[Modeling code records]
--- Start ---

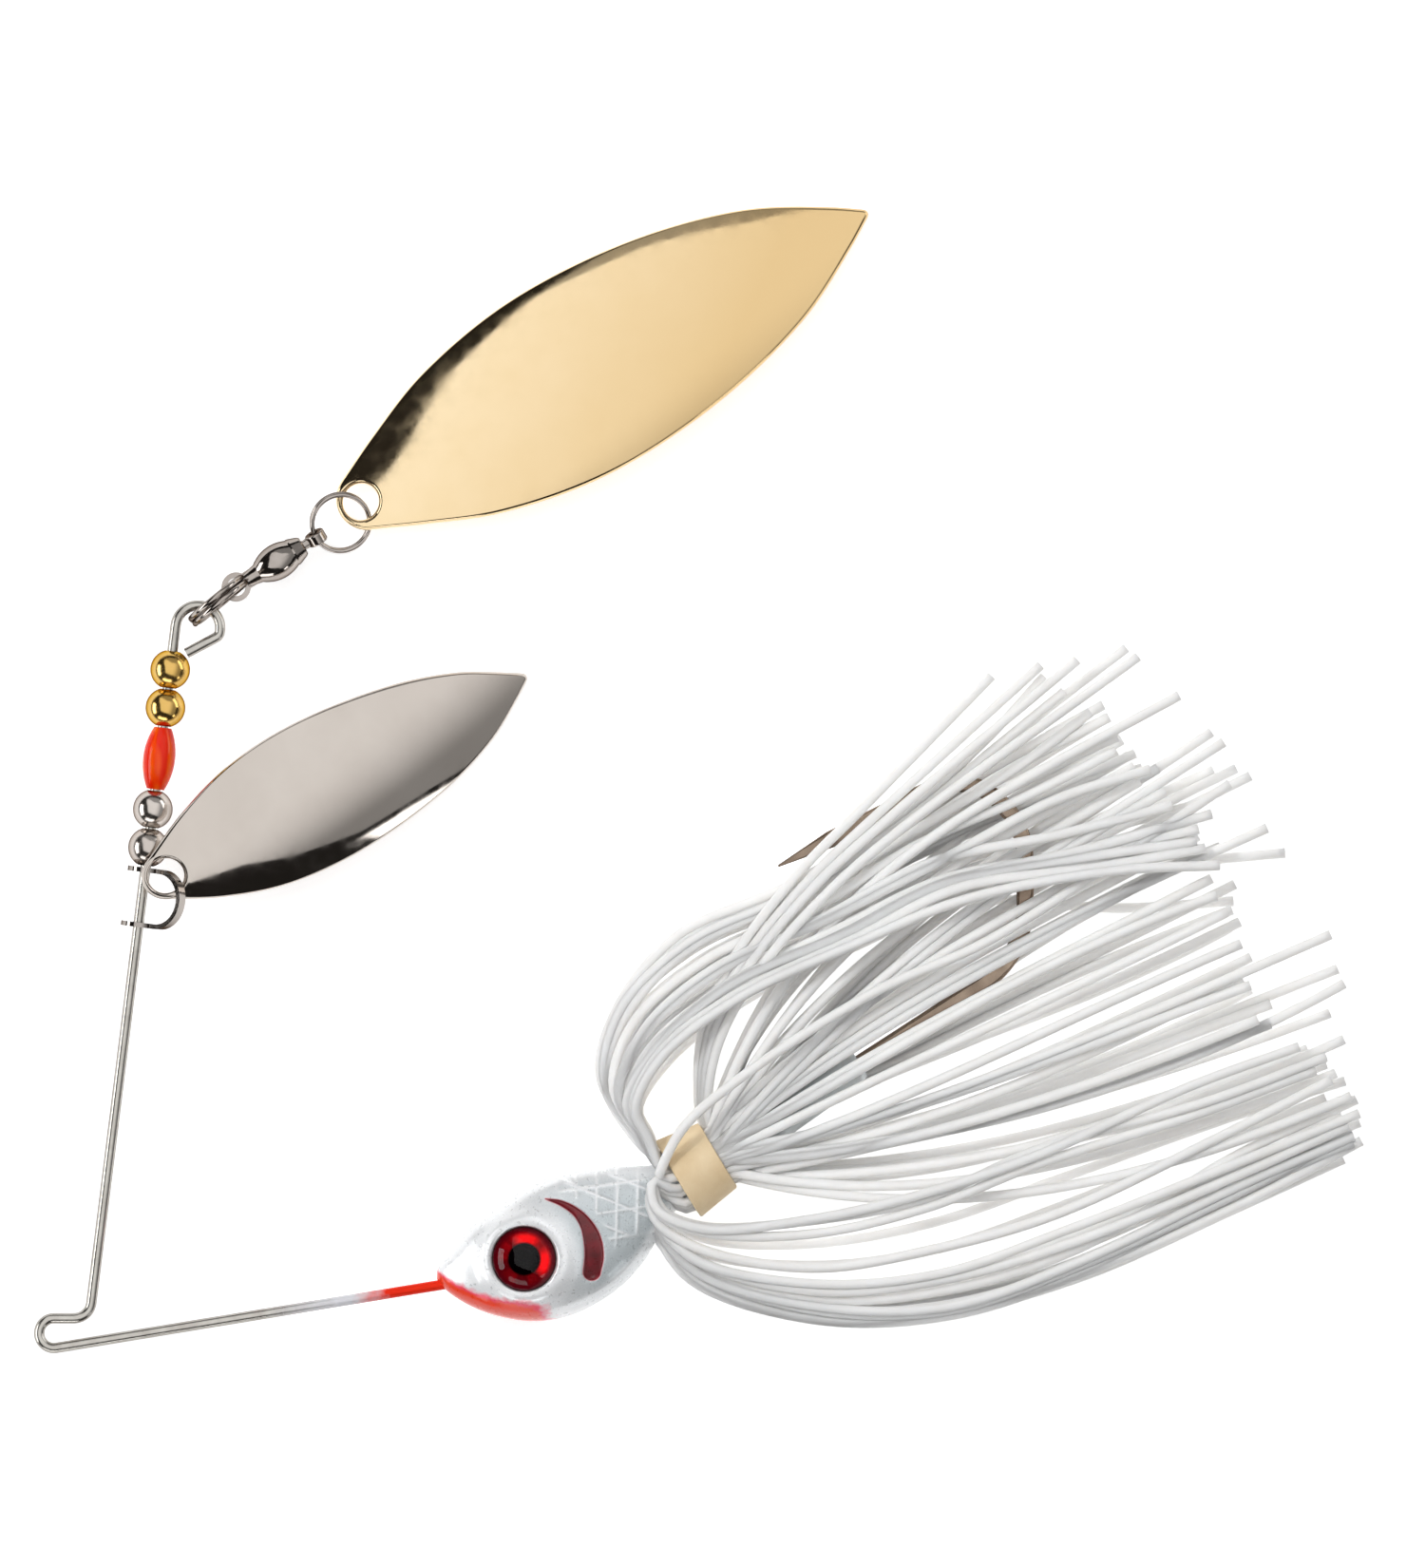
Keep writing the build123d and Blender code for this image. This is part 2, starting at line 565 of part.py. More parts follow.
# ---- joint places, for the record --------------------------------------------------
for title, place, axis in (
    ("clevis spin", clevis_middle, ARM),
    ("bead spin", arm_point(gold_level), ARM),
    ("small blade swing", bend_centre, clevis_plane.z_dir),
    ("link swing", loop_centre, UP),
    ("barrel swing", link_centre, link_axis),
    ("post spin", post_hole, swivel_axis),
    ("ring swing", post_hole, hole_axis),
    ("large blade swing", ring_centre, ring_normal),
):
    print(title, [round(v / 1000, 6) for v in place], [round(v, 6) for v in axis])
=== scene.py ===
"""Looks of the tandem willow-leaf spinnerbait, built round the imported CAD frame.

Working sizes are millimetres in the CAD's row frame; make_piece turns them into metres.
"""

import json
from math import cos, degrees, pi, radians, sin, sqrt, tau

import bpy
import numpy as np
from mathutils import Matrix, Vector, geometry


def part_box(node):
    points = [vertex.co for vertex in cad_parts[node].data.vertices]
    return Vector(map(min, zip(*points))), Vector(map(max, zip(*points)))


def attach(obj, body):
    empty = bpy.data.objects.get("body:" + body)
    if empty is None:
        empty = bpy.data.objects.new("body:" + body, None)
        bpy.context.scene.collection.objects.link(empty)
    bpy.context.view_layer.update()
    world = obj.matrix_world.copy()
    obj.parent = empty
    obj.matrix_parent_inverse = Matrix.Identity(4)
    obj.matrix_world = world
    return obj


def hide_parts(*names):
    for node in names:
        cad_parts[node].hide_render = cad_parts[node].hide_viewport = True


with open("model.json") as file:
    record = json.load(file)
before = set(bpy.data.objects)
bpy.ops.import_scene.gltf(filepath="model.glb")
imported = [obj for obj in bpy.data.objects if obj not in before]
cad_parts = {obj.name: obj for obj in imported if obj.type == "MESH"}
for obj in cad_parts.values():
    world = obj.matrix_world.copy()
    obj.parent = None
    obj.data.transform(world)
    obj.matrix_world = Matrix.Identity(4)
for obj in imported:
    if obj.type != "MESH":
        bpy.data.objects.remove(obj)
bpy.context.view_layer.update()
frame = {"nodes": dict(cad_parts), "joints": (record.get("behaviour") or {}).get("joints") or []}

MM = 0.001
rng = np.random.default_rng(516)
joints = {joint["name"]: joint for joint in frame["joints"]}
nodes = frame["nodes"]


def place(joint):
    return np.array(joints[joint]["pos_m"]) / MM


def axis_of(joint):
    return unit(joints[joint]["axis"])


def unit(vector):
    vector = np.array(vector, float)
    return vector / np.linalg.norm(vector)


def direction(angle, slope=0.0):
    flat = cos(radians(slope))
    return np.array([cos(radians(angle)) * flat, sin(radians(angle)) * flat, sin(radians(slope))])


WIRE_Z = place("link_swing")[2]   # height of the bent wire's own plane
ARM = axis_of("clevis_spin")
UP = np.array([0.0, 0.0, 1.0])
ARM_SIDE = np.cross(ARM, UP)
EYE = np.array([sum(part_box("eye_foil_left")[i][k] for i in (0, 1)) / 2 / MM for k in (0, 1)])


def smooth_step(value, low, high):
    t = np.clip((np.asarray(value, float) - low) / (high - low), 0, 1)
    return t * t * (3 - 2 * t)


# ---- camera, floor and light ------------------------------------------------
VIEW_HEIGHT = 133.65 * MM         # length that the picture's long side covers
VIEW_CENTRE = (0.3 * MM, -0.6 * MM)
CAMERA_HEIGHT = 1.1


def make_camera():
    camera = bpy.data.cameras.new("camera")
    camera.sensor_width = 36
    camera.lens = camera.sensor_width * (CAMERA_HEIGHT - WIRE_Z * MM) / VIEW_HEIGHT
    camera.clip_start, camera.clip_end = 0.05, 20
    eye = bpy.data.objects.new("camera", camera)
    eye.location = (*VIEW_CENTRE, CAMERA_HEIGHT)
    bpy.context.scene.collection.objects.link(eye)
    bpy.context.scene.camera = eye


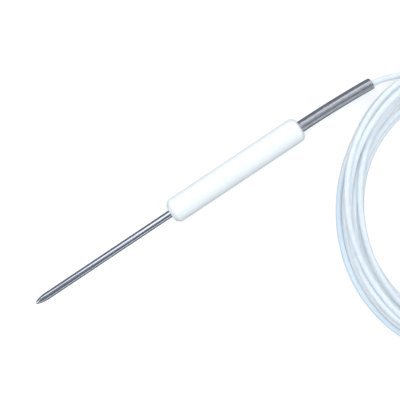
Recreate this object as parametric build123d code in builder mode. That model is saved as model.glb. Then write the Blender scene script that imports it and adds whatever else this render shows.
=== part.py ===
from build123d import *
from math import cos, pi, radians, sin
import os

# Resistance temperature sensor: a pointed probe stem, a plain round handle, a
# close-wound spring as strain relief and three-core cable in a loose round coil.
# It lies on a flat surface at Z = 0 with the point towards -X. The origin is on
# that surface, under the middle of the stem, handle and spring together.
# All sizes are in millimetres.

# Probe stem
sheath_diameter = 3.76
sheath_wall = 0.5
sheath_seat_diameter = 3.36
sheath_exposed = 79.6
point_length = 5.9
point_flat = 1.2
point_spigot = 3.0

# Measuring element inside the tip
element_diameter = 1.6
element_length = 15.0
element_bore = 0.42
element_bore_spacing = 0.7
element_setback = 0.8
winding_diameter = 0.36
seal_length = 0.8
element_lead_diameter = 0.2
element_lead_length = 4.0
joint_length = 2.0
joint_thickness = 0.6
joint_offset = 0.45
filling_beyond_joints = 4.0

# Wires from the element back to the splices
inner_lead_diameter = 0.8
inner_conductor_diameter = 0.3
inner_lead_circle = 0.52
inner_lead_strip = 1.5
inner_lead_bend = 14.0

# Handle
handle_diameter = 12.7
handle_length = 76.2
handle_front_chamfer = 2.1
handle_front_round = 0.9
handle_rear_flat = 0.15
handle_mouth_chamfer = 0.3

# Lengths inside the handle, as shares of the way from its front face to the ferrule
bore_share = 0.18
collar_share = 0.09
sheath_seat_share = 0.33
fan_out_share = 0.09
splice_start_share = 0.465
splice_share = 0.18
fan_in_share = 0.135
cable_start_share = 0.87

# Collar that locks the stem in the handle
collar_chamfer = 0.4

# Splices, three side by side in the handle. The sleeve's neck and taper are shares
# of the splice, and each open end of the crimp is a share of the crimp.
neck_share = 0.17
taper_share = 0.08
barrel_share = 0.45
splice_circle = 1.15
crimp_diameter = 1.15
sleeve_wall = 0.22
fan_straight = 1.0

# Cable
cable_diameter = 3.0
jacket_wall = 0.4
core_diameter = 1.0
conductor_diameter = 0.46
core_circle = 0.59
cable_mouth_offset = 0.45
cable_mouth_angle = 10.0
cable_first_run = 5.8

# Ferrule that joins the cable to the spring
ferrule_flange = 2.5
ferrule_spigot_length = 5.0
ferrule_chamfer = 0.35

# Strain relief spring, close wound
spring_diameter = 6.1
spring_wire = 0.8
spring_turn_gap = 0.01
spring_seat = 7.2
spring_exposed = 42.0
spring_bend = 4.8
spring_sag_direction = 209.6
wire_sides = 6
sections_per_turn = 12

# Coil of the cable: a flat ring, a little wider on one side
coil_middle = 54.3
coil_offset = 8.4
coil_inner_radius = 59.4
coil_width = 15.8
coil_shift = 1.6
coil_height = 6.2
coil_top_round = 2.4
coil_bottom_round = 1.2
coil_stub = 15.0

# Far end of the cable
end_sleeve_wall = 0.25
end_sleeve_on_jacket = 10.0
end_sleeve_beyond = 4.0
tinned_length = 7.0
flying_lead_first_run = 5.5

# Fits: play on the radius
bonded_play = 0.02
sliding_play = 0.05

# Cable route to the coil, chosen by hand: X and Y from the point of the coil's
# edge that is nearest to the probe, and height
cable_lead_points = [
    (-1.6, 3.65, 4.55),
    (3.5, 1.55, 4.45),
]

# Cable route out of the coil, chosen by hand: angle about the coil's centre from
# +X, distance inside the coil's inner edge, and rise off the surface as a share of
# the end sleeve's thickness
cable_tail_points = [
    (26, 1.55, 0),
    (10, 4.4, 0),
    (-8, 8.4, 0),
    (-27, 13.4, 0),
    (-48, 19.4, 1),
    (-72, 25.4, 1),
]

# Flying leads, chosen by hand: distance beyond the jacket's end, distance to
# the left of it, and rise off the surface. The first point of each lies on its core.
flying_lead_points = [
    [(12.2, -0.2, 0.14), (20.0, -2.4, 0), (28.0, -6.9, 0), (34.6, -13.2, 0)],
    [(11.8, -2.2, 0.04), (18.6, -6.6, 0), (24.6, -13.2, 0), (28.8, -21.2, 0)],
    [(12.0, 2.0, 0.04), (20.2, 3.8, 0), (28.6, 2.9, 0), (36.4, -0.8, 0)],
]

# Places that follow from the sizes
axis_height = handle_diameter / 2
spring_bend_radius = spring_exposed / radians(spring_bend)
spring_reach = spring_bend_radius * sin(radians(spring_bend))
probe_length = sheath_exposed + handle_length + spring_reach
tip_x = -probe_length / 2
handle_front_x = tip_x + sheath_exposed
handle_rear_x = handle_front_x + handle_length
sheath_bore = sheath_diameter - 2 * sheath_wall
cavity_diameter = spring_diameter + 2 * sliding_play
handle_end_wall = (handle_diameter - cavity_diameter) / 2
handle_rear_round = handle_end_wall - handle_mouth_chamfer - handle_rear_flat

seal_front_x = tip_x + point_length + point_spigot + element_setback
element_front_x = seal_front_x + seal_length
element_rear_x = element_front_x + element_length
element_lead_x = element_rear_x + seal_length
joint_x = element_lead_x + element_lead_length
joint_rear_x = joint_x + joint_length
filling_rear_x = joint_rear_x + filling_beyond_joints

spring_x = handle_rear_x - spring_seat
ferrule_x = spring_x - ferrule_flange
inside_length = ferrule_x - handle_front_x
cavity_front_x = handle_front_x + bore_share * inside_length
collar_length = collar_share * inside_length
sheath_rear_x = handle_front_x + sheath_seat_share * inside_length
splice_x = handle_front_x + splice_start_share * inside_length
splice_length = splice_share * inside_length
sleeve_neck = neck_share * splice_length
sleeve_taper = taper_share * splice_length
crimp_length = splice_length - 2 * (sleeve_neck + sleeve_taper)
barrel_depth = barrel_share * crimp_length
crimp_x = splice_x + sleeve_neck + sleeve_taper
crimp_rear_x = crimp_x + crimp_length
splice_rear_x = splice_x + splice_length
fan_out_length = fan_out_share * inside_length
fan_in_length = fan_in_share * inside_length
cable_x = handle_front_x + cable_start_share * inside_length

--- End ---

Short exercise —
Print the lines from the line containing "# ---- joint" to the line containing "points = [vertex.co", both ends included, exactly and with nothing added.

Output —
# ---- joint places, for the record --------------------------------------------------
for title, place, axis in (
    ("clevis spin", clevis_middle, ARM),
    ("bead spin", arm_point(gold_level), ARM),
    ("small blade swing", bend_centre, clevis_plane.z_dir),
    ("link swing", loop_centre, UP),
    ("barrel swing", link_centre, link_axis),
    ("post spin", post_hole, swivel_axis),
    ("ring swing", post_hole, hole_axis),
    ("large blade swing", ring_centre, ring_normal),
):
    print(title, [round(v / 1000, 6) for v in place], [round(v, 6) for v in axis])
=== scene.py ===
"""Looks of the tandem willow-leaf spinnerbait, built round the imported CAD frame.

Working sizes are millimetres in the CAD's row frame; make_piece turns them into metres.
"""

import json
from math import cos, degrees, pi, radians, sin, sqrt, tau

import bpy
import numpy as np
from mathutils import Matrix, Vector, geometry


def part_box(node):
    points = [vertex.co for vertex in cad_parts[node].data.vertices]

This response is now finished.